Conservation treatment proceeded in preparation for display at the Honolulu Museum of Art.

Treatment*
Following an in-lab examination and documentation, the previous (but not original) heavy, crudely hand-sewn cotton lining was removed as were all hand-sewn rings comprising the previous support system for display. The textile was then extensively cleaned by vacuum pressure. The superficial cleaning of the obverse and reverse of the textile included the use of specialized equipment and techniques as necessary. This was followed by testing for fiber stability as related to soil solubility. After curatorial consultation, a decision was made to avoid the potentially significant losses associated with complete-submersion wet cleaning. The textile had been greatly improved by the thorough superficial cleaning, and the risks associated with wet cleaning were considered too great.

One small, skilled hand-sewn repair, noted during examination, was left intact. Hand-sewn stabilization with and without support fabric, secured areas of small losses, tears, splits and open seams throughout.

A lightweight, polyester-blend, plain-weave lining with dust band and open bottom edge was hand sewn to the reverse of the textile. A Velcro support system was secured along the top, reverse edge, for display.

An Issue of Method Meeting Need is illustrated by the examination and treatment of this suzani for display at the Honolulu Museum of Art.
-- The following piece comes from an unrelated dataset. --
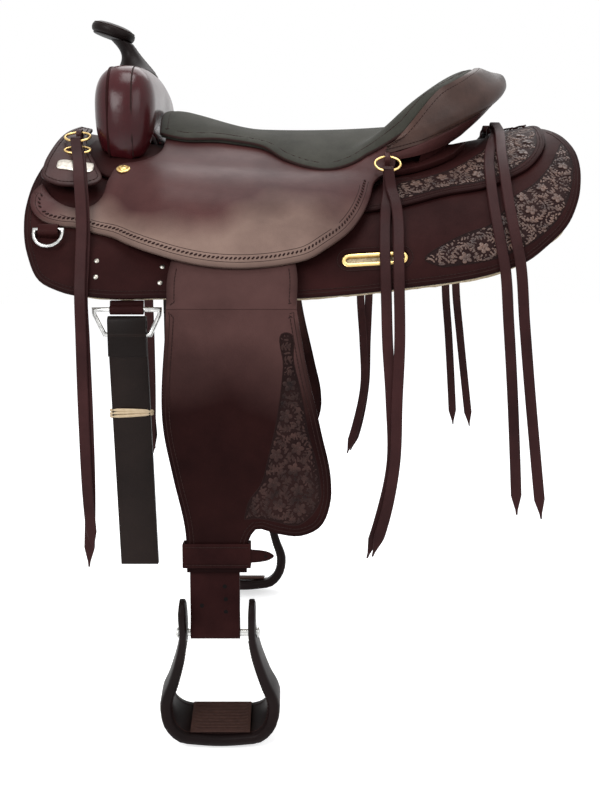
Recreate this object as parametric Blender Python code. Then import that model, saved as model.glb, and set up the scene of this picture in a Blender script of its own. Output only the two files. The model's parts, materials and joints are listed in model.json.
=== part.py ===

Velcro support mounts are preferred for gallery installations of most DDFIA textiles. This method provides support while allowing for rotation between display and rolled storage. This suzani (85.81) has been rotated to storage and a second suzani (85.39) has been examined, treated and fitted with the Velcro support system. Other suzani from the collection will be prepared for future gallery rotation by the same method.

*The treatment outlined above may not be appropriate for other textiles.